In If I Were Rich the songs are performed by a woman named Soraya Hilmi, who had a nightclub act roughly comparable, in the view of highbrow society, to Adawiyya's 1980s popular performances. Both films use songs to mark shifts in the narrative - from honorable poverty to monied corruption, from blithe corruption to crisis, and in Shaban (which has three songs to the earlier film's two), crisis to remorse.
Some examples of the writers to whom Jameson and others concerned with the idea of Third World literature refer are: Salman Rushdie, Lu Xun, Ousmane Sembène, Mario Vargas Llosa, al-Tayyib Salih, Achebe Chinua.
The best example of this tendency is the post-1960s work of director Yusuf Shahin. With Shahin a few other directors dominate Egypt's limited presence outside the Arabic-speaking market, including Yusri Nasr Allah, Muhammad Khan, Khayri Bishara, Atif al-Tayyib, Salah Abu Sayf. Most of these directors have done popular work within Egypt, but their films exhibited abroad tend not to be their most successful films at home.
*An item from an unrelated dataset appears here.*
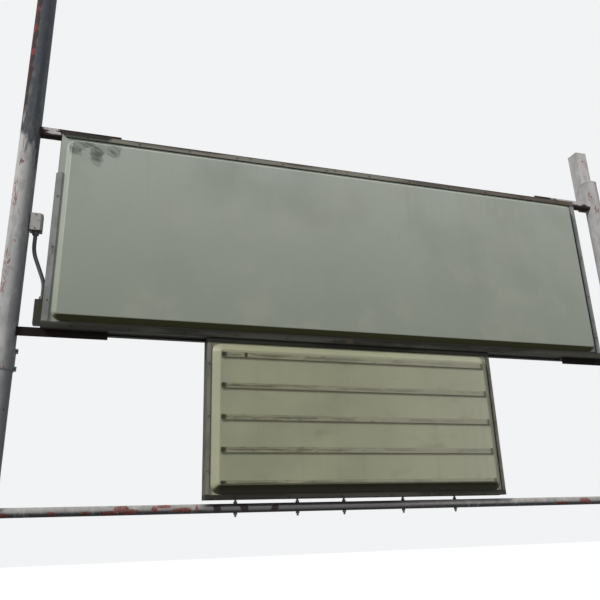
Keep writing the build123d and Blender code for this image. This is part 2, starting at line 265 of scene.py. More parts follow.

In some ways non-Western filmmakers from other countries have greater difficulties than Egyptian filmmakers-Sub-Saharan and North African filmmakers, for example, must make do with minimal national filmmaking infrastructures. However, this also means that the films they do manage to make are produced with heavy European involvement, which gives them some advantage in marketing their product to European audiences, and an enormous advantage in film festivals. See, for example, Film and Politics in the Third World (Downing 1987), which contains ten articles on Sub-Saharan and North African filmmakers, but not a single article on any aspect of the Egyptian film industry.
The late 1960s to early 1970s are considered by many to mark a transformation in the West from modernist to postmodernist sensibility (Harvey 1989, 39-65). The extent to which Egypt is part of or influenced by the same postmodernity is an open question.